Spyce Media LLC 代表 岡野 健将
1月20日にトランプ米大統領が誕生しました。再選後から米国社会は変化の兆しを見せていました。
その一つがLGBTQ+といわれる性的マイノリティーへの対応。近年、米企業は性別や人種、国籍、宗教、性的指向などで差別されることなく、多様性が尊重され、組織の強みにもつながるという考えに基づく取り組みを積極的に取り入れてきました。Diversity(多様性)、Equity(公正性)、Inclusion(包括性)の頭文字取りDEIと呼ばれていました。
しかし、トランプの当選後、多くの企業がDEIの採用を取り消しています。
この動きから2つのことが見えてきます。一つはDEIを意識した採用や雇用が好ましい結果を生まなかった。もう一つは企業の多くがDEIを好意的に捉えておらず、社会の圧力などに配慮していたが、トランプが大統領になることで本音を語ることが許されるようになった。もし3つ目を加えるなら、自社の意思に関係なく、トランプの思想に追従した。
どれが正しい理由かはわからないですが、どれも多少なりとも影響しているように思います。
性的マイノリティーの人々が社会生活を送る中で必要な権利を守るための仕組みであったDEIを否定する企業が増えることで、今後、自由に意見や思想を発言する人が増えるかもしれません。それはより一層、米国社会を分断していくことは間違いないでしょう。
一方の日本はどうでしょうか? DEIの趣旨と似た考え方は社会で広く共有されていますが、社会全体がそれを受け入れているかどうかは別問題です。
下手に口を開くと大炎上し、つるし上げられる可能性のある現代で、各個人が何を思っているかなんてなかなか分かりません。思っていることと口にする言葉が一致しないことは頻繁にあります。特に日本人は本音と建前を使い分けますから、実際どのくらいの日本人が性的マイノリティーの人々を受け入れているか推し量るのは難しそうです。
私は米国在住時、最初に就職した会社の面接担当者がゲイでした。後から聞いた話では、この担当者が私の採用を強く後押ししてくれたそうです。就職後もしばらくこの人の下で仕事を学びました。繊細で頭が切れ、たまに見せる「ゲイをなめるんじゃないわよ」という姿に芯の強さを感じました。
また、ルームシェアのアパートへ引っ越した際、男性が二人いたので「どちらが退去するんだ?」と聞いたところ「誰も退去しない」という返事。二人はカップルで一つの部屋をシェアして、もう一つの部屋を私に貸すということでした。結局このアパートでゲイカップルとしばらく生活することになりました。

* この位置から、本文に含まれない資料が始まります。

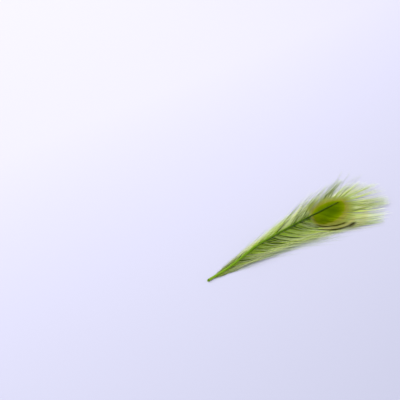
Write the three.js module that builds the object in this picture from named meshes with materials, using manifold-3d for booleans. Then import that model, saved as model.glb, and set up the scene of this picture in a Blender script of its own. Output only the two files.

はっきり言っておきますが、私は男性には全く興味はありません。しかし、私以外の誰かがゲイであるかどうかはその人の問題なので、私自身は全く気になりません。ニューヨークにいるとゲイやレズビアンの人はそこら中にいるので、気にしても仕方ありません。あくまで私の感想であり、感じ方によるものです。米国人の中にも性的マイノリティーの人を毛嫌いする人もいれば、絶対に受け入れない人もいます。
日本では、メディアが伝えるようにみんながLGBTQ+の人々を受け入れているのか、とても疑問です。閉鎖的で周りと同じであることを好む日本人が、自分と違う存在を何の抵抗もなしに受け入れるとは考えにくい。しかし、私はそれでも構わないと思います。
先に書いたように、私個人は仲の良い友人がゲイでも特に気にしません。私以外の人が「ゲイ」を理由に距離を取っても、その人の考えなので、否定しません。
人それぞれ考え方は異なり、物事の感じ方が異なるのは当前です。ダイバーシティーという言葉がよく叫ばれますが、日本語に訳すと「多様性」。多様性のある社会だからLGBTQ+を認めよう、社会の一員として受け入れよう、という考え方には賛同します。しかし、同時に多様性の社会なら「私はそういうのは認めたくない。違うと思う」という人も認め、社会で受け入れてこそ本当の多様性ある社会ではないでしょうか。